Knowledge at Wharton: What’s next for this research?

Rothbard: We’re going in a lot of different directions. One of the directions that I’m really excited about is a project that’s looking at online social media and how that helps with teams. One of the things that is really challenging in today’s environment is we’re oftentimes working in global teams where everybody is not co-located. We’re interested in seeing how online social media can be really positive for people who are working in non co-located teams. And asking the question, do some of these online social media strategies help more than others?

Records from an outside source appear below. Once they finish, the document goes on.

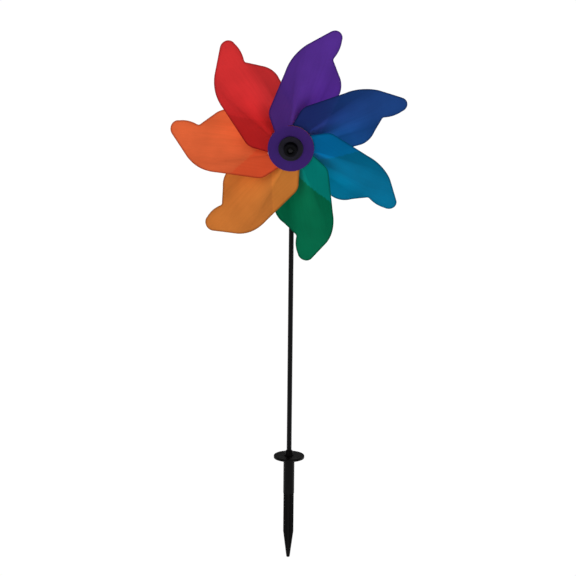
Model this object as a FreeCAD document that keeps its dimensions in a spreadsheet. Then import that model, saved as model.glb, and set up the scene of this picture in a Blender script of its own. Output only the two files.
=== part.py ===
import FreeCAD, Part

import math
import os

os.makedirs("parts", exist_ok=True)

V = FreeCAD.Vector
doc = FreeCAD.newDocument("whirligig")

# ---------------------------------------------------------------- driving dimensions (mm, degrees)
# Frame: +Z up, the wheel faces -Y, the rod stands on the Z axis and the ground is at Z = 0, the
# underside of the spike's flange.
SIZES = [
    ("wheel_radius", 152.4),        # 12 inch wheel, hub axis to petal tip
    ("petal_count", 7),
    # Each petal's direction, counter-clockwise from +X seen from the front: the petals are clamped
    # by hand, a seventh of a turn apart give or take three degrees.
    ("turn_purple", 69.8),
    ("turn_blue", 21.8),
    ("turn_teal", -30.0),
    ("turn_green", -81.5),
    ("turn_amber", -132.5),
    ("turn_orange", 174.5),
    ("turn_red", 125.2),
    ("sheet_thick", 0.5),
    ("stack_pitch", 0.55),          # from one petal's ring to the next along the axle
    ("ring_radius", 28.6),
    ("ring_gap", 36),               # from a petal's front ring to its own back ring
    ("tip_sweep", 13),              # how far the tip leans back
    ("axis_height", 418.5),
    ("wheel_front", 55),            # front face of the wheel's sheets, ahead of the rod's axis
    ("post_radius", 6),             # the posts that the petals' rings fit on
    ("post_slack", 0.1),
    ("core_radius", 8),
    ("core_flange_radius", 13),
    ("core_flange_thick", 2.4),
    ("cap_radius", 15.4),
    ("cap_thick", 2.4),
    ("cap_round", 0.8),
    ("boss_radius", 8.4),
    ("boss_height", 12.6),          # from the wheel's front face to the end of the boss
    ("boss_round", 1.2),
    ("recess_radius", 4.6),
    ("recess_depth", 4.2),
    ("rear_boss_radius", 7),
    ("rear_boss_height", 3.4),
    ("bush_radius", 3.2),
    ("bush_length", 9),
    ("axle_radius", 1.5),
    ("running_slack", 0.06),
    ("push_slack", 0.03),
    ("axial_play", 0.3),
    ("washer_radius", 4),
    ("washer_thick", 0.6),
    ("axle_cap_radius", 3.4),
    ("axle_cap_height", 2.6),
    ("axle_cap_round", 0.8),
    ("axle_cap_web", 0.8),          # left over the end of the pin
    ("nut_radius", 3.2),            # to its corners
    ("nut_thick", 2.2),
    ("pin_end", 1),                 # pin left standing out of the nut
    ("head_radius", 6.4),
    ("head_below", 30),             # head's skirt, below the wheel's axis
    ("head_above", 9),
    ("head_round", 2.4),
    ("head_pad", 1.4),              # flat boss on the head's back, under the nut
    ("head_boss_radius", 5.4),
    ("pin_grip", 7),                # web left between the rod's end and the pin
    ("rod_radius", 3.175),          # quarter-inch rod
    ("socket_depth", 45),           # rod's end, below the ground
    ("flange_radius", 19.8),
    ("flange_thick", 3.2),
    ("flange_round", 0.9),
    ("collar_base_radius", 5.8),
    ("collar_top_radius", 4.4),
    ("collar_height", 6.5),
    ("socket_radius", 7.1),
    ("socket_length", 48.5),
    ("rib_reach", 6.7),             # from the spike's axis, a little inside the round socket
    ("rib_thick", 2.8),
    ("taper_start", 100),
    ("spike_length", 136),
    ("point_radius", 2.1),
    ("overcut", 1),                 # how far a cutting shape runs past the surface it opens
]
sheet = doc.addObject("Spreadsheet::Sheet", "sizes")
for row, (alias, value) in enumerate(SIZES, start=1):
    sheet.set(f"A{row}", alias)
    sheet.set(f"B{row}", str(value))
    sheet.setAlias(f"B{row}", alias)
doc.recompute()


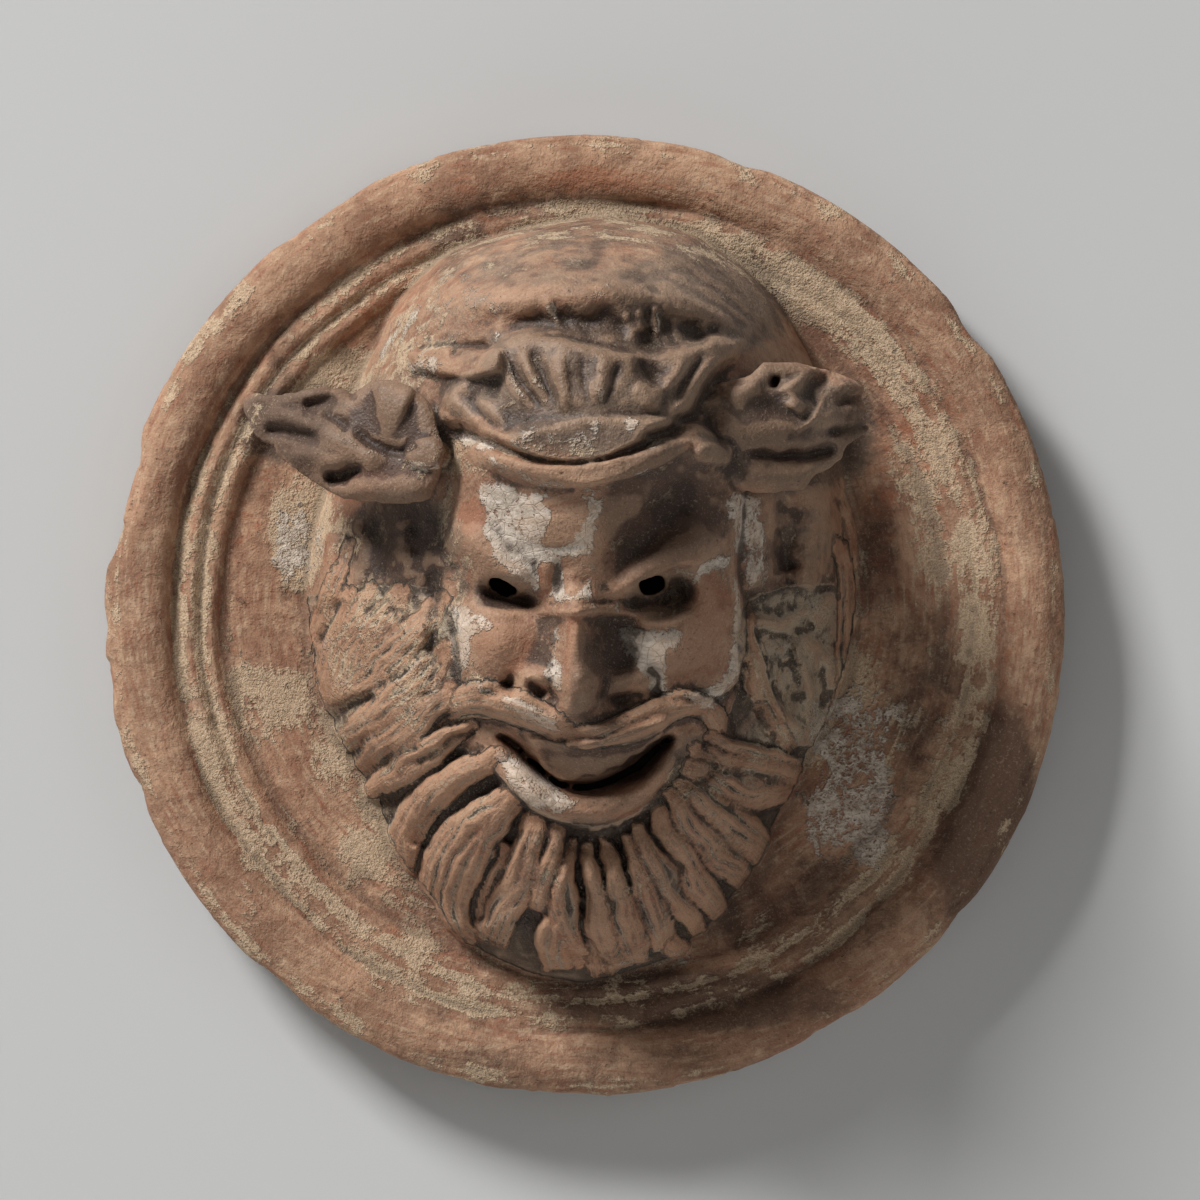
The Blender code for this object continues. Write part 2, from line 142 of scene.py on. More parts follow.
def thrown_disc():
    """The disc as a closed ring: a section of radius and height carried once round the middle.
    The section runs from the hole out over the rim to the back, and its radii waver with the
    turn as sums of slow sines. Returns millimetres, with the height last, and quads."""
    turn = np.linspace(-180, 180, 720, endpoint=False)
    angle = np.radians(turn)[:, None]
    hole = eased(*zip(*HOLE_REACH), turn)[:, None]
    share = np.linspace(0, 1, 10)[None, :-1]
    radius, height = np.transpose(RIM_SECTION)
    inner = hole + (radius[0] - hole) * share
    inner_height = 18 - 1.2 * step(150, 60, inner) + 0.4 * np.sin(3 * angle + inner / 30)
    waver = 1.1 * np.sin(angle + 0.6) + 0.7 * np.sin(3 * angle)
    waver = waver + 0.5 * np.sin(7 * angle + 2) + 0.3 * np.sin(16 * angle)
    around = turn % 360
    chip = sum(deep * step(a - 3, a + 1, around) * step(b + 3, b - 1, around) for a, b, deep in RIM_CHIPS)
    outer = radius[None, :] + waver * step(150, 156, radius) * step(194, 188, radius)
    outer = outer - step(186, 200, radius) * (chip[:, None] + 0.4 + 0.4 * np.sin(5 * angle + 1))
    full = eased(*zip(*RING_FULLNESS), turn)
    uneven = 0.22 * np.sin(5 * angle + radius / 3) + 0.18 * np.sin(11 * angle + radius / 2 + 1)
    uneven = uneven + 0.12 * np.sin(23 * angle)
    plain = np.interp(radius, *zip(*EVEN_SECTION))
    wanted = plain + (height - plain) * np.clip(full[:, None] + uneven, 0.1, 1.7)
    outer_height = np.where(radius < 177, wanted, height)
    outer_height = outer_height + 0.4 * np.sin(2 * angle + radius / 9) * (height > 15)
    back = np.broadcast_to(hole, (len(turn), 1))
    r = np.hstack([inner, outer, back])
    h = np.hstack([inner_height, outer_height, np.zeros_like(back)])
    spots = np.stack([r * np.cos(angle), r * np.sin(angle), h], axis=-1).reshape(-1, 3)
    ring = np.arange(len(spots)).reshape(r.shape)
    across, along = np.roll(ring, -1, axis=1), np.roll(ring, -1, axis=0)
    both = np.roll(across, -1, axis=0)
    quads = np.stack([ring, across, both, along], axis=-1).reshape(-1, 4)
    return spots, quads


# The mask was pressed on in wet clay: a plain swelling head first, then the face. It is drawn on
# an upright sheet through the disc's face, as it is seen from the camera, and each point of the
# sheet is raised towards the camera. SHEET is the spacing of the drawing in millimetres, and
# HEAD_OUTLINE has rows of a level on the sheet, the head's left and right there, and its height.
SHEET = 0.9
HEAD_OUTLINE = (
    (-153.4, -1.2, 2.1, 0), (-149.3, -24.8, 19.5, 16), (-143.1, -42.7, 40.2, 30),
    (-132.7, -55.9, 52.6, 47), (-118.2, -65, 65, 60), (-105.8, -75.4, 73.3, 69),
    (-87.2, -86.1, 82, 80), (-60.3, -98.6, 94, 90), (-35.4, -111, 104.8, 95),
    (-10.6, -115.5, 112.2, 98), (6, -117.2, 113.9, 99), (30.9, -114.7, 113.9, 108),
    (59.8, -106.4, 108.1, 116), (88.8, -97.3, 100.6, 122), (113.7, -86.1, 89.9, 122),
    (130.2, -77.4, 79.9, 117), (140.6, -68.3, 70, 106), (150.9, -55.1, 56.7, 84),
    (158.4, -33.1, 43.5, 56), (162.5, -14.5, 29, 28), (165.8, 4.6, 8.7, 2),
)
FIELD = 18.0
u, v = np.meshgrid(np.arange(-146, 126, SHEET), np.arange(-160, 172, SHEET))


def to_space(spots):
    """Millimetres on the sheet, with a height in front of the disc's back, to metres in the part's
    frame: each point slides along its line to the camera until it has its height."""
    x, y, height = np.moveaxis(spots, -1, 0) / 1000
    share = (CAMERA_REACH + FACE_PLANE - height) / CAMERA_REACH
    across = CAMERA_AIM[0] + (x - CAMERA_AIM[0]) * share
    up = CAMERA_AIM[1] + (y - CAMERA_AIM[1]) * share
    return np.stack([across, -height, DISC_MIDDLE + up], axis=-1)


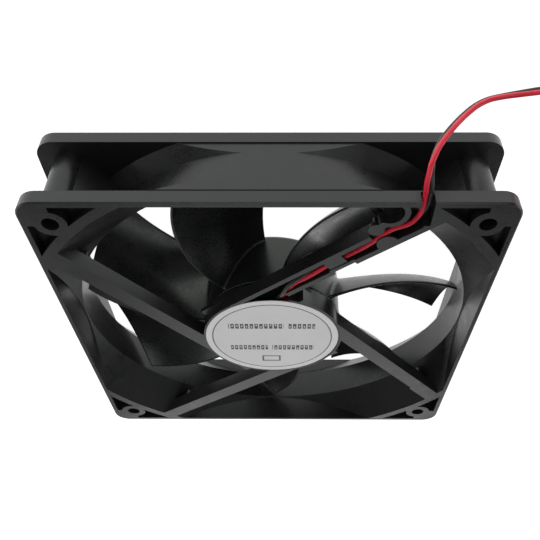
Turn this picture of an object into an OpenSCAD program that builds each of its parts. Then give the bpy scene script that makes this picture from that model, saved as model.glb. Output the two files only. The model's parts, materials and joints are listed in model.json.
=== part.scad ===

Another way that we’re looking at going forward in this research is looking at the question of hierarchy. One of the things that came up in a lot of the interviews that we did with folks initially around online social media usage was the question of hierarchy and how the online relationship is thinking about connecting with your boss, thinking about connecting with your subordinates. Once you cross those hierarchical lines, how does that really impact your work relationships?

A lot of our interview subjects actually likened … being Facebook friends, for example, with their boss to being Facebook friends with their mothers. And so that hierarchical line, I think, is a really important one. We’re also doing some research trying to understand how people react to that, and what the consequences are for crossing those lines in the workplace.